After getting his degrees at Spertus, he worked as a business manager there until 1991. He not only got to meet Jewish luminaries, such as Elie Wiesel, but built relationships with many rabbis and professors.
He has touched many parts of the African American and Chicago Jewish communities: He has taught at congregational schools, he lectures widely, has consulted with the Spertus Museum of Judaica and the Du Sable Museum of African American History and has served on the boards of Chicago's Jewish Council on Urban Affairs, Akiba Schechter Jewish Day School and the Chicago Board of Rabbis.
Funnye's near-unanimous acceptance onto the board in 1997 held historical significance. His predecessors in New York, who had attempted to join their board of rabbis in the 1940s and '50s, did not even get dignified with a rejection -- they were simply ignored.
He also reaches out to the larger African American community through coalitions with neighborhood churches and has hosted joint programs with Muslim groups, as well.
Now, Funnye is extending that acceptance across the Atlantic to Africa.
Funnye is the associate director and Chicago regional director of BeChol Lashon, Hebrew for "in every language," an initiative of the San Francisco-based Institute for Jewish and Community Research (IJCR), where he is a senior researcher. The program reaches out to Jews of color from all over the world, from the anusim communities of Latin America to African tribes rediscovering Jewish roots, like the Abuyudaya of Uganda. Funnye is coordinator for IJCR's Pan-African Jewish Alliance, which seeks to connect African American Jews with Jews in Africa. Funnye has been to Africa six times and works primarily with the Ibo of Nigeria.
Ongoing research by the Pan-African Jewish Alliance has found that there may be as many as 30,000 Nigerians reclaiming Jewish roots. An Ibo oral tradition holds that their ancestors were Hebrews who migrated from Israel to Africa 1,500 years ago. While many have no trace of Jewish heritage, others have held on to traditions. The Ibo circumcise their boys on the eighth day and gather their elders by sounding teruah and shevarim notes on the ram's horn. Their priests wear a white garment with blue stripes, fringed all around.
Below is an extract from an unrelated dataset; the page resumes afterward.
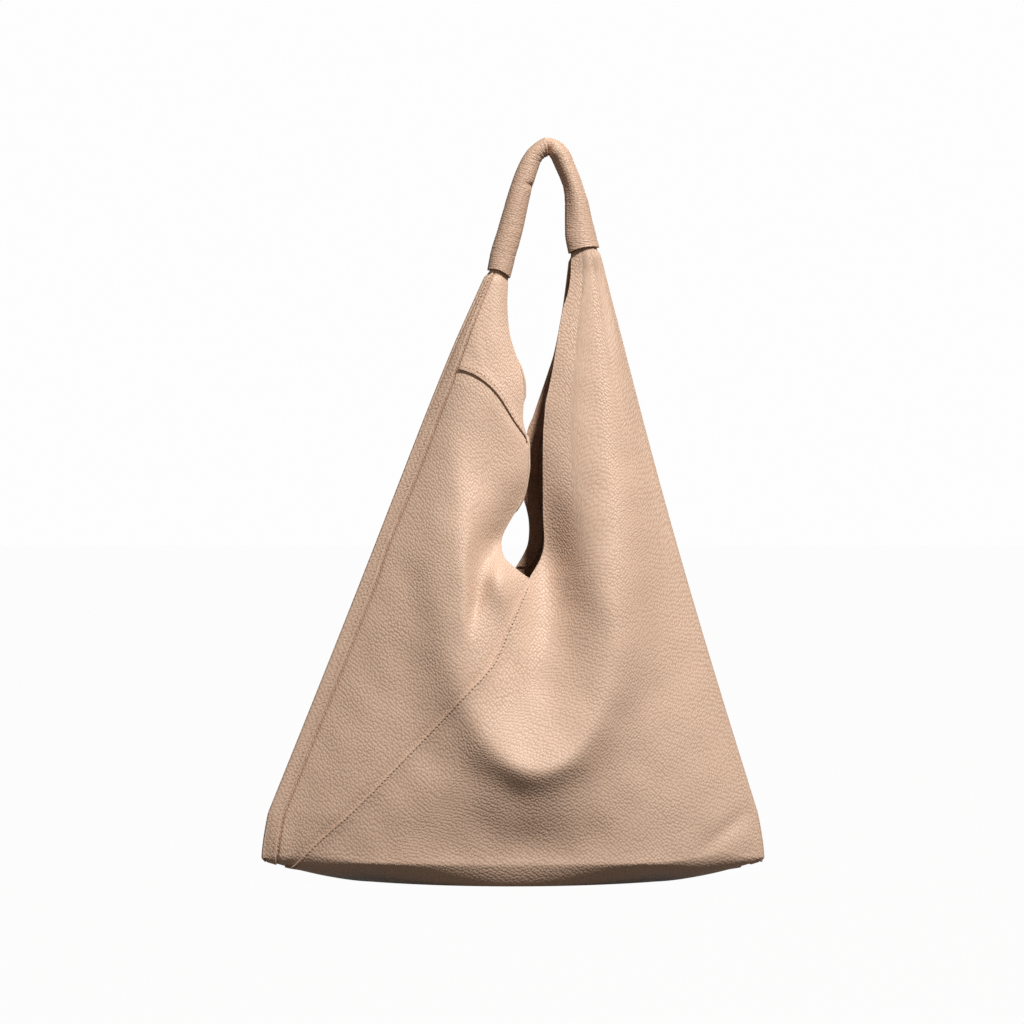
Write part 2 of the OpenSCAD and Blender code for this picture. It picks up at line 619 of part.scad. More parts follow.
module front_right_panel() { color(tan_leather) large_panel(front); }
module front_left_panel() { color(tan_leather) small_panel(front); }
module front_left_tip() { color(tan_leather) tip(front); }
module back_left_panel() { color(tan_leather) large_panel(back); }
module back_right_panel() { color(tan_leather) small_panel(back); }
module back_right_tip() { color(tan_leather) tip(back); }
module base_panel() { color(tan_leather) linear_extrude(leather_t) base_outline(); }
module base_board() { color(inner_leather) base_board_shape(); }
module left_tongue() { color(inner_leather) tongue(left); }
module right_tongue() { color(inner_leather) tongue(right); }
module handle_sleeve() {
    color(tan_leather) hollow_rod(sleeve_rings(0), sleeve_rings(leather_t), sleeve_sides);
}
module handle_core() {
    color(inner_leather)
        rod(sleeve_rings(leather_t + core_clear, core_first, core_last), sleeve_sides);
}
module front_left_facing() { color(inner_leather) facing(front, left); }
module front_right_facing() { color(inner_leather) facing(front, right); }
module back_left_facing() { color(inner_leather) facing(back, left); }
module back_right_facing() { color(inner_leather) facing(back, right); }
module front_seam_thread() { color(thread_colour) diagonal_thread(front); }
module back_seam_thread() { color(thread_colour) diagonal_thread(back); }
module front_tip_thread() { color(thread_colour) tip_thread(front); }
module back_tip_thread() { color(thread_colour) tip_thread(back); }
module left_side_thread() { color(thread_colour) side_thread(front); }
module right_side_thread() { color(thread_colour) side_thread(back); }
module base_thread() {
    color(thread_colour) translate([0, 0, leather_t]) linear_extrude(thread_d) difference() {
        base_outline(stitch_inset - thread_d);
        base_outline(stitch_inset);
    }
}
module handle_thread() {
    // The closing seam lies on the inner side of the handle's loop.
    pts = [for (i = [1 : last_place - 1])
        handle_route[i] + sleeve_across(i) * sleeve_r(i)];
    color(thread_colour) rod([for (i = [0 : len(pts) - 1])
        let (along = path_tangent(pts, i), across = unit(cross([0, 1, 0], along)))
        ring(pts[i], across, [0, 1, 0], thread_d / 2, thread_d / 2, thread_sides)], thread_sides);
}

front_right_panel();
front_left_panel();
front_left_tip();
back_left_panel();
back_right_panel();
back_right_tip();
base_panel();
base_board();
left_tongue();
right_tongue();
handle_sleeve();
handle_core();
front_left_facing();
front_right_facing();
back_left_facing();
back_right_facing();
front_seam_thread();
back_seam_thread();
front_tip_thread();
back_tip_thread();
left_side_thread();
right_side_thread();
base_thread();
handle_thread();
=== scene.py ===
import math

import bpy
import numpy as np
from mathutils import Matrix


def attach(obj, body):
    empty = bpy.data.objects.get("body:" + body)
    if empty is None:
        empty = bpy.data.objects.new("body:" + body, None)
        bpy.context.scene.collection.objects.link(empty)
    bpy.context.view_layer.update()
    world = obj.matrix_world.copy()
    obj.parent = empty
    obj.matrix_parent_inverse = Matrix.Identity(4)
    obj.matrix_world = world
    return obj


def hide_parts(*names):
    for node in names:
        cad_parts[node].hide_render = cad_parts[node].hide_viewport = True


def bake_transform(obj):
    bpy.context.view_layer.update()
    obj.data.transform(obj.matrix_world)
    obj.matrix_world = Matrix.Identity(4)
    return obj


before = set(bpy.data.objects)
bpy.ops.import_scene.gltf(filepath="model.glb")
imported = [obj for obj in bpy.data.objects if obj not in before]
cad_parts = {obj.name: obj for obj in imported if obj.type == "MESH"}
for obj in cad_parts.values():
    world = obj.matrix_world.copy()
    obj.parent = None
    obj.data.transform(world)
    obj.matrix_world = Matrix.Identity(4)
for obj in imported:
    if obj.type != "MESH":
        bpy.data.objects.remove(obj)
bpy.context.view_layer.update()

# The trapeze bag: the same surface as the part's own, in millimetres, at a finer step and with
# the folds, laps, stitches and grain of the leather. X is to the right, Z up, the front faces -Y.
MM = 0.001
FRONT, BACK = 1, -1
LEFT, RIGHT = -1, 1

# Outline
BASE_W = 452.0
CORNER_Z = 20.0
CORNER_TOP_Z = 62.0
CORNER_LEAN = 6.0
FOLD_BOW = {LEFT: 2.9, RIGHT: -5.0}
BOW_POWER = {LEFT: 3.0, RIGHT: 1.0}
CORNER_POWER = 1.5
KEEL_POWER = 1.5

# Depth
BELLY_HALF_D = 69.0
BASE_HALF_D = 50.0
NECK_HALF_D = 10.0
FOLD_R = 4.5
BASE_TURN_R = 20.0
TURN_FLAT = 0.65
TURN_FLAT_HALF_L = 190.0
TURN_FLAT_SOFT = 80.0
SEAM_GAP = 0.4
WRAP_ANGLE = math.radians(22)
RIDGE_POWER = 1.05
PLAN_POWER_LOW = 2.4
PLAN_POWER_HIGH = 1.6
FOLD_POWER = 12

# Belly fold and mouth
RIM_Z = 108.0
ARCH_TOP_Z = 230.0
MOUTH_Z = 273.0
MOUTH_X = {FRONT: 15.0, BACK: -5.0}
BELLY_X = {FRONT: 22.0, BACK: -8.0}
MOUTH_HALF_D = 28.0
VALLEY_HALF_D = 45.0
BELLY_FALL = 32.0
RIM_FALL = 19.0
VALLEY_SOFT = 16.0
ROLL_START = 30.0
ROLL_SOFT = 70.0

# Leather, seams and base
LEATHER_T = 1.8
STRIP_W = 9.5
SEAM_FOOT_X = 205.0
TIP_SEAM_LOW_Z = 396.0
TIP_SEAM_HIGH_Z = 461.0
TIP_SEAM_POWER = 2.2
TIP_SEAM_RISE_POWER = 0.77
BASE_HALF_L = 130.0
BASE_HALF_W = 40.0

# Handle
MOUTH_OF = {LEFT: (-12.2, 547.6), RIGHT: (63.5, 567.6)}
MOUTH_R = {LEFT: 12.1, RIGHT: 14.5}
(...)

As the Ibo begin to explore their Jewish roots and try to connect to the worldwide Jewish community, Funnye's congregation is raising funds to build a sister synagogue in Nigeria, and he is working to get the Ibo the educational materials and leadership they need.
"Africa is ripe with hundreds, even thousands of people who claim a link to Judaism, and they're asking the question, 'Where is the gate that leads to Jewish peoplehood?'"
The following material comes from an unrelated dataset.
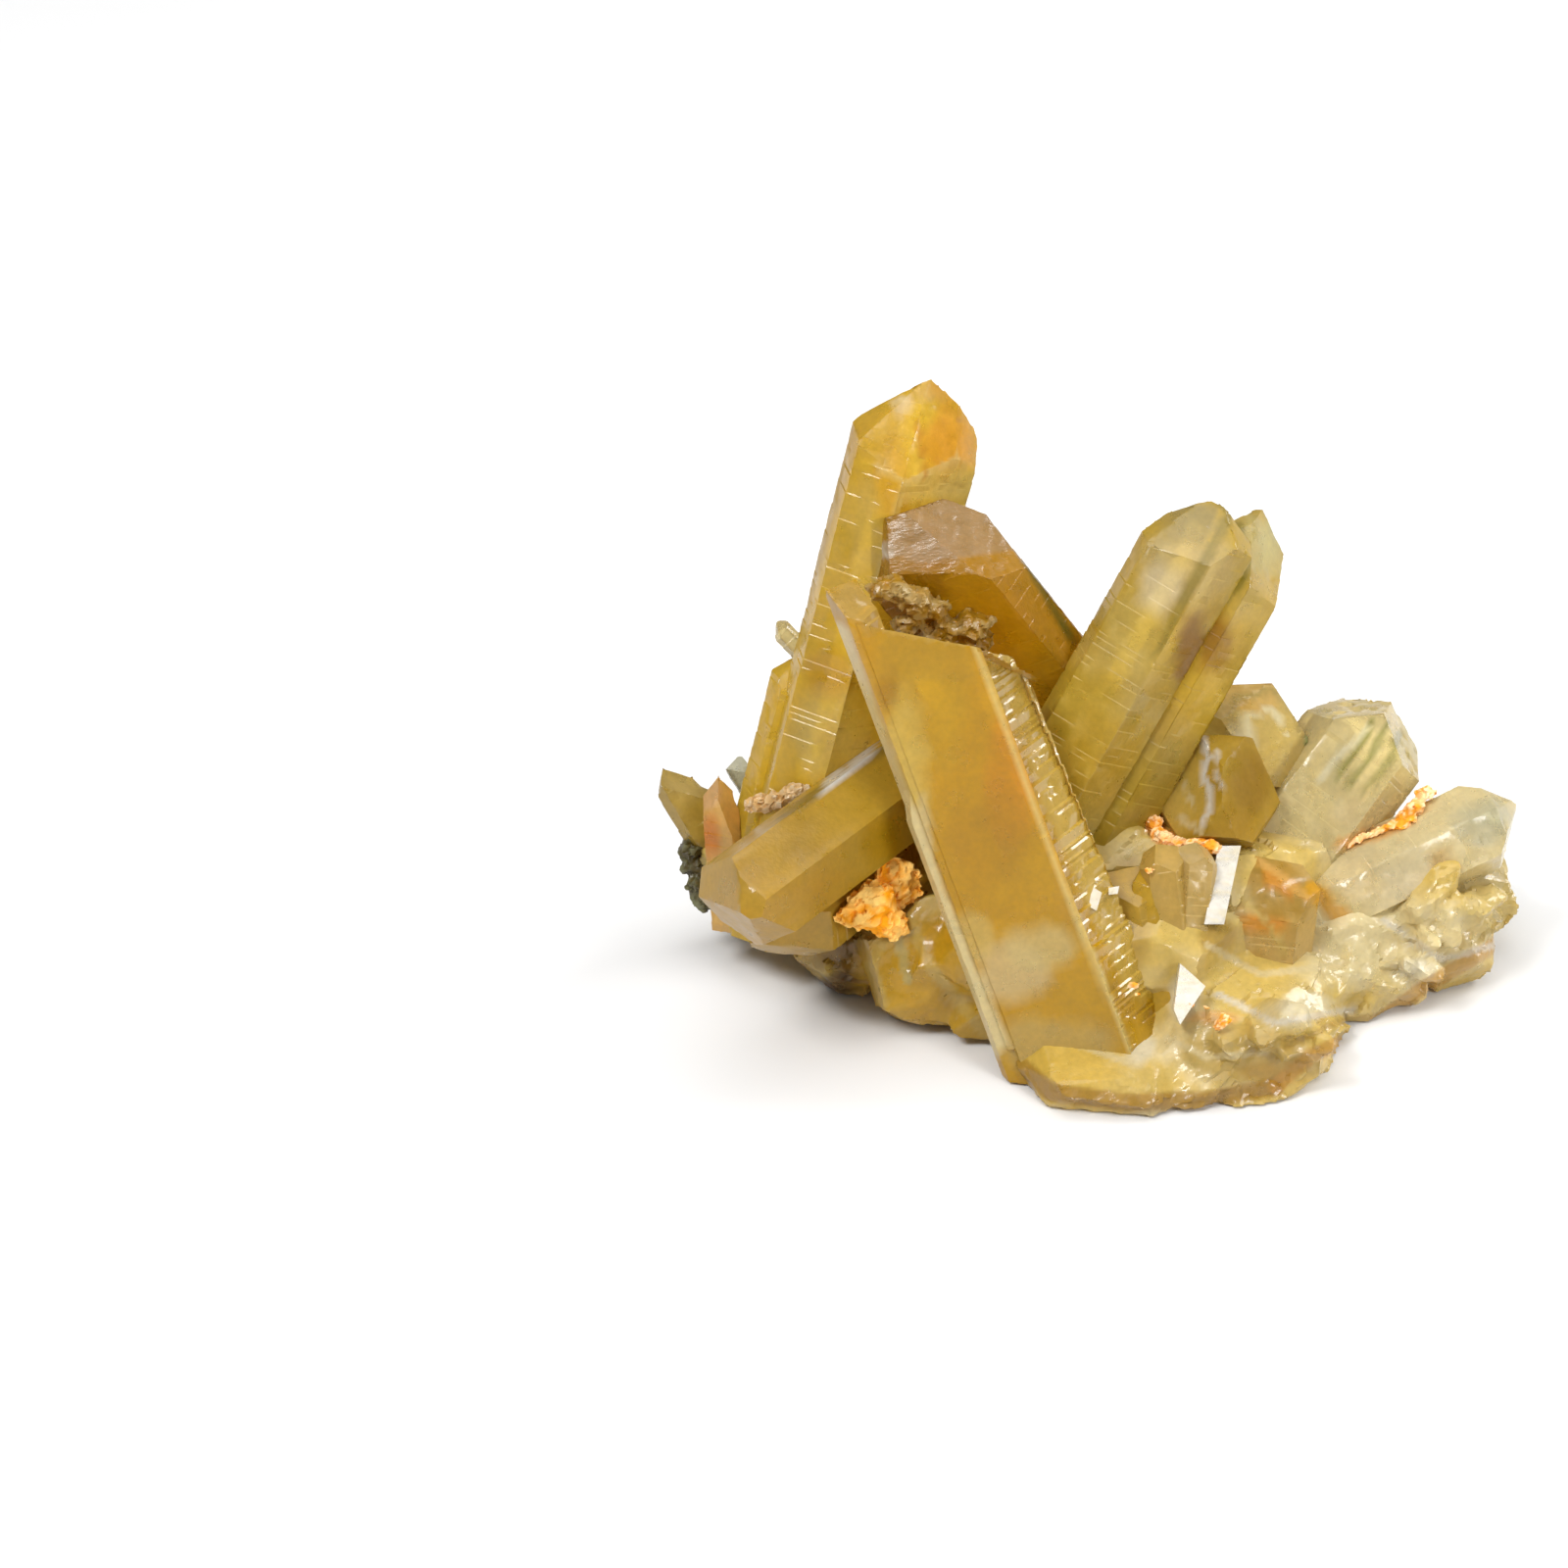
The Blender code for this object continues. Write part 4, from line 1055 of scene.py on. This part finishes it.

Funnye wants the answer to that question to resonate a little more loudly and clearly.
He understands that most American Jews still aren't used to Jews of color, but he is convinced that as more people around the world discover and explore either their ancient Jewish roots or their dormant Jewish spirit, the wider Jewish community will begin to take seriously the words of Isaiah: "My house shall be called a house of prayer for all nations."
"I believe those biblical prophecies are going to have more people reaching out and searching and going on spiritual journeys, and, ultimately, Judaism is going to be a place they want to examine and investigate. I only hope and pray that the gates to our synagogues are open and welcoming."
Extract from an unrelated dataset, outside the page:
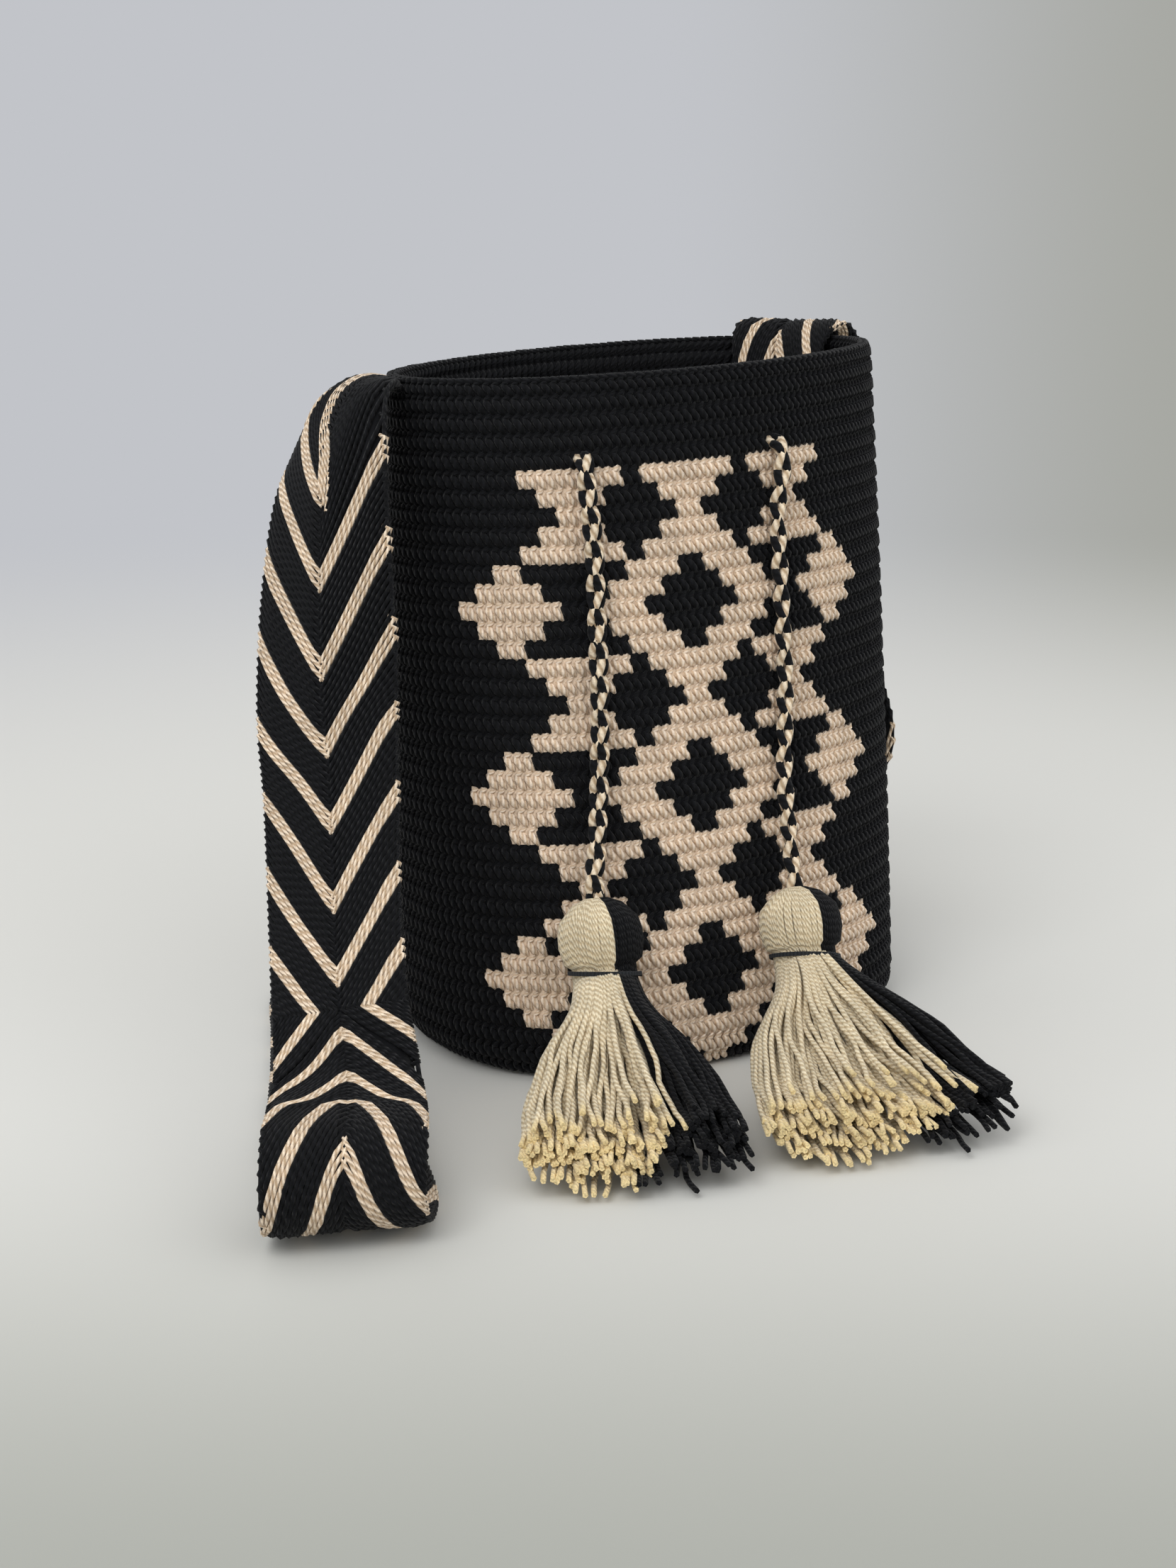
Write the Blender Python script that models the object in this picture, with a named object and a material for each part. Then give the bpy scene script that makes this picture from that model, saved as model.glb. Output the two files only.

At the seminar in Encino last week, Valley Beth Shalom's Schulweis cautioned that to move forward, rabbis must acknowledge the sometimes dominant strain in Jewish tradition that holds a deep suspicion of conversion.
But, he said, Jewish texts and history have an equally strong tradition of welcoming the proselyte, and it is that tradition the seminar explored and pushed forward.
The rabbis shared best practices, studied relevant texts and explored innovative ways of making all aspects of conversion deeply spiritual and uplifting, not just for the people converting but for everyone around them.
The Sandra Caplan Bet Din's meshing of divergent streams of Judaism -- a collaboration that took several years to negotiate -- augers well for the more expansive bridges Funnye and the Los Angeles rabbis are trying to build.
"The remarkable thing about Los Angeles is we have colleagues who like each other, respect each other and are willing to talk to each other," said Rabbi Stewart Vogel, president of the Board of Rabbis of Southern California, an interdenominational umbrella group. "When you can engage in dialogue, anything can happen. We can get past stereotypes and prejudices, and we can work together to create the Jewish community we want."